The request:
Your task is to print all of the data word for word.

Source excerpt:
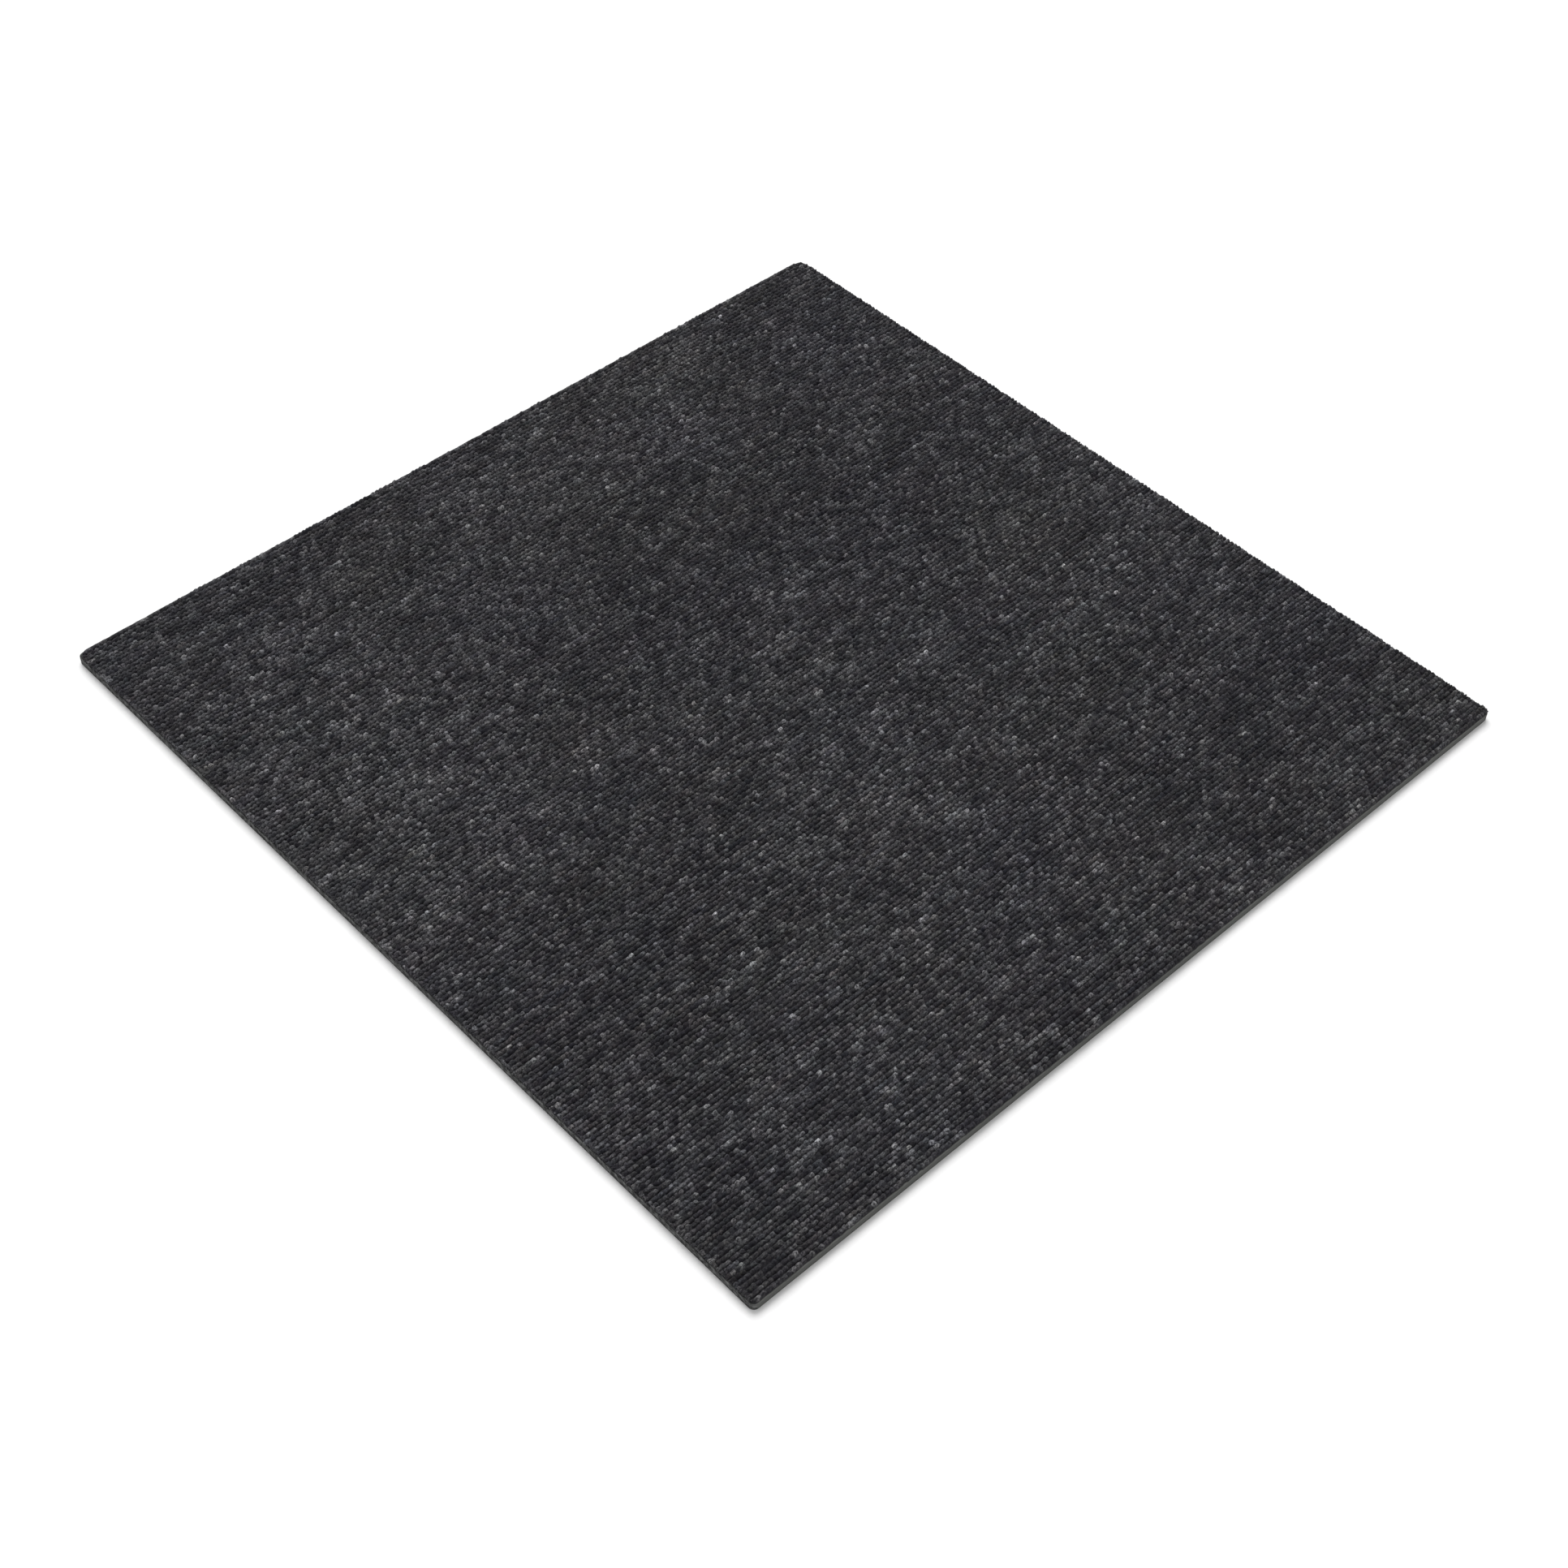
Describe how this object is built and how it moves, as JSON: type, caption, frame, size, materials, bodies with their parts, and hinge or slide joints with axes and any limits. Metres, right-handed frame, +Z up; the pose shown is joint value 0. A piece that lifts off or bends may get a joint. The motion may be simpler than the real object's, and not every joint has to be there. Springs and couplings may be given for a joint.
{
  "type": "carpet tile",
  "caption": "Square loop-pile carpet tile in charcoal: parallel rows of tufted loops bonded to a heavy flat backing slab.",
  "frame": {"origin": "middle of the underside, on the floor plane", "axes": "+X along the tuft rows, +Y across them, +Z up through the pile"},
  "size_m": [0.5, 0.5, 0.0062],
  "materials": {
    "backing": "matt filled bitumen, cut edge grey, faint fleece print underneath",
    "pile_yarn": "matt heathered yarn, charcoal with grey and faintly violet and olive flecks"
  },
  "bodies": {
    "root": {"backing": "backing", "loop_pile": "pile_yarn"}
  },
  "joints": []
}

Exercise answer:
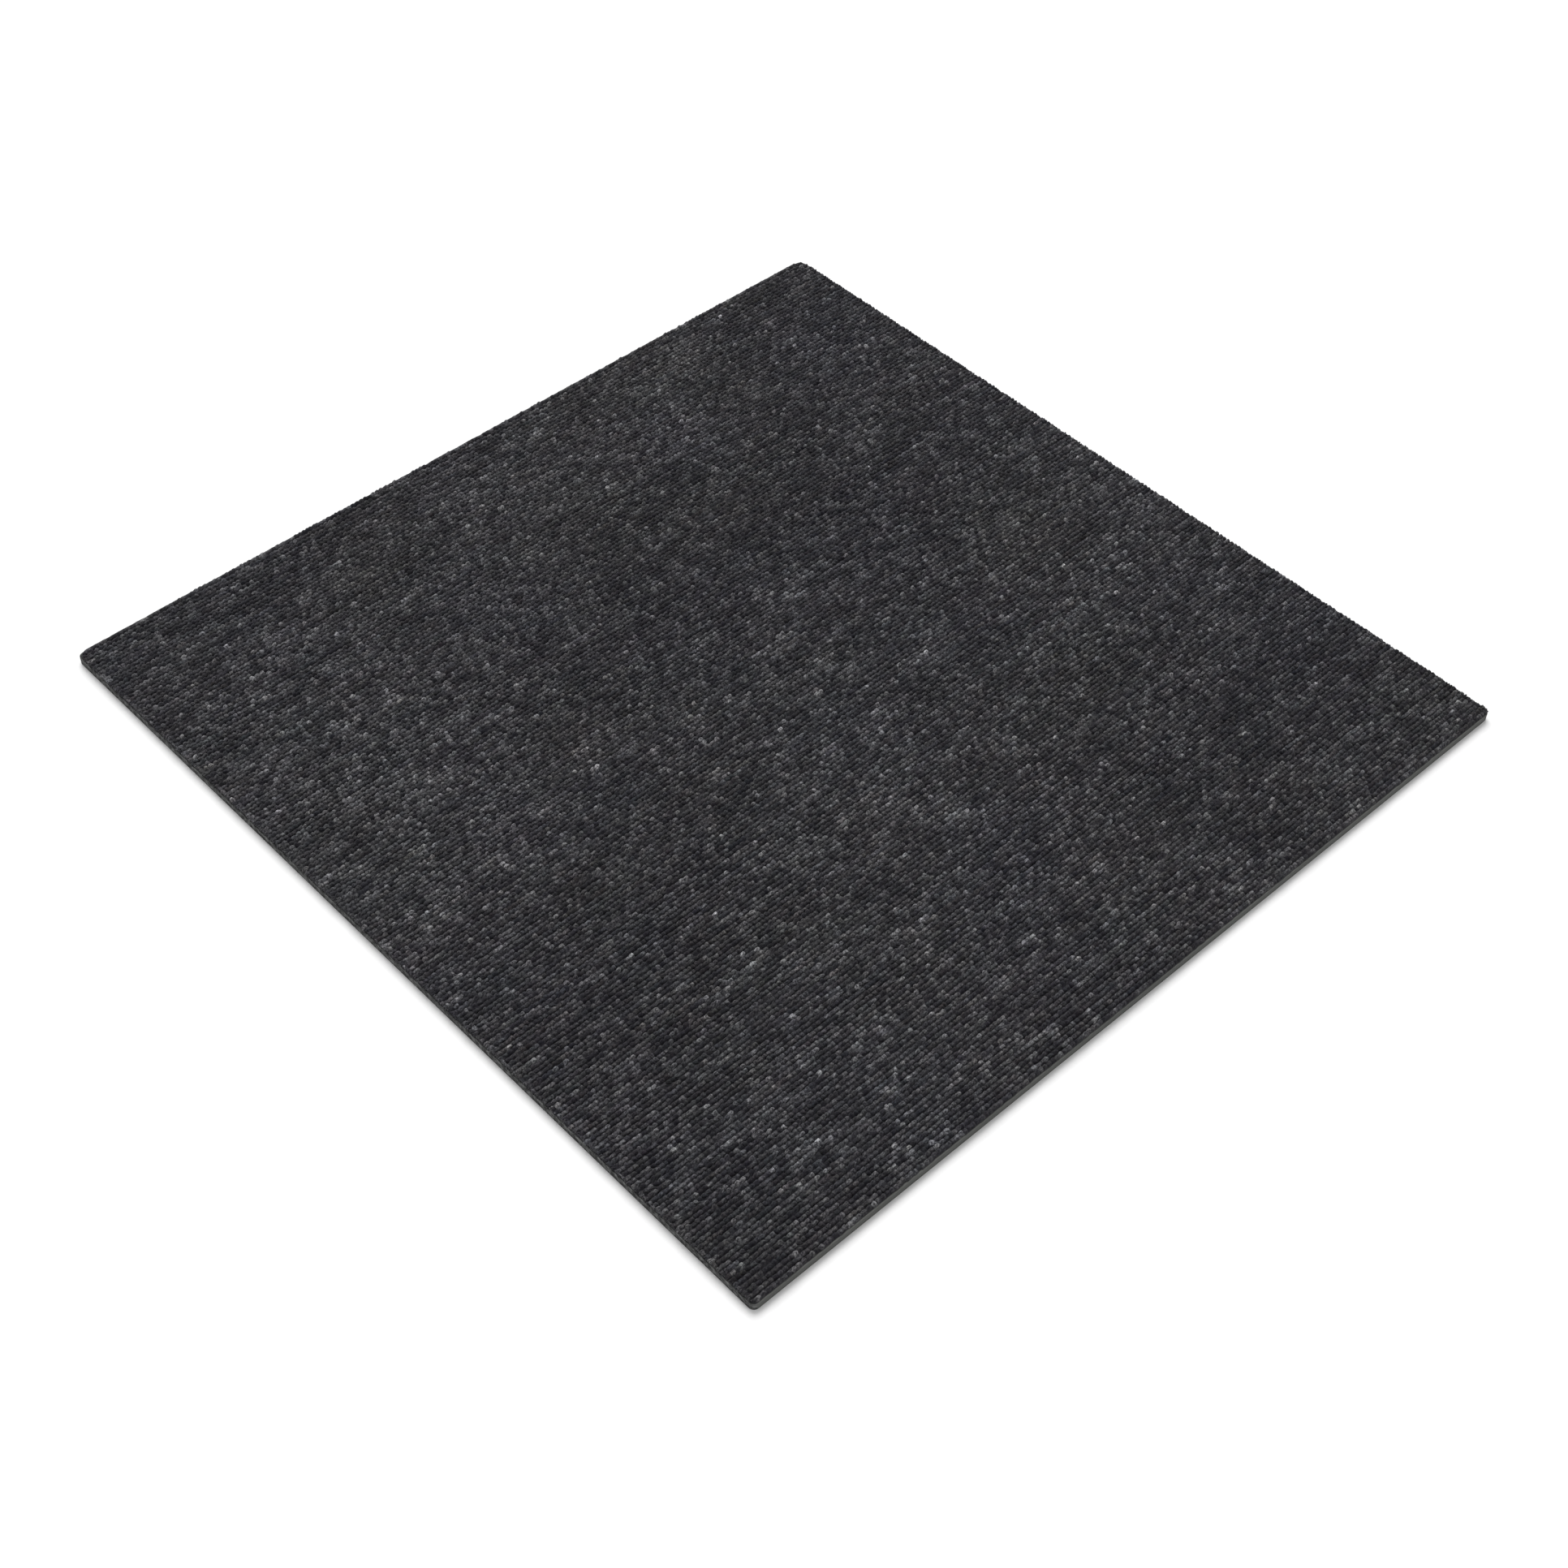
Describe how this object is built and how it moves, as JSON: type, caption, frame, size, materials, bodies with their parts, and hinge or slide joints with axes and any limits. Metres, right-handed frame, +Z up; the pose shown is joint value 0. A piece that lifts off or bends may get a joint. The motion may be simpler than the real object's, and not every joint has to be there. Springs and couplings may be given for a joint.
{
  "type": "carpet tile",
  "caption": "Square loop-pile carpet tile in charcoal: parallel rows of tufted loops bonded to a heavy flat backing slab.",
  "frame": {"origin": "middle of the underside, on the floor plane", "axes": "+X along the tuft rows, +Y across them, +Z up through the pile"},
  "size_m": [0.5, 0.5, 0.0062],
  "materials": {
    "backing": "matt filled bitumen, cut edge grey, faint fleece print underneath",
    "pile_yarn": "matt heathered yarn, charcoal with grey and faintly violet and olive flecks"
  },
  "bodies": {
    "root": {"backing": "backing", "loop_pile": "pile_yarn"}
  },
  "joints": []
}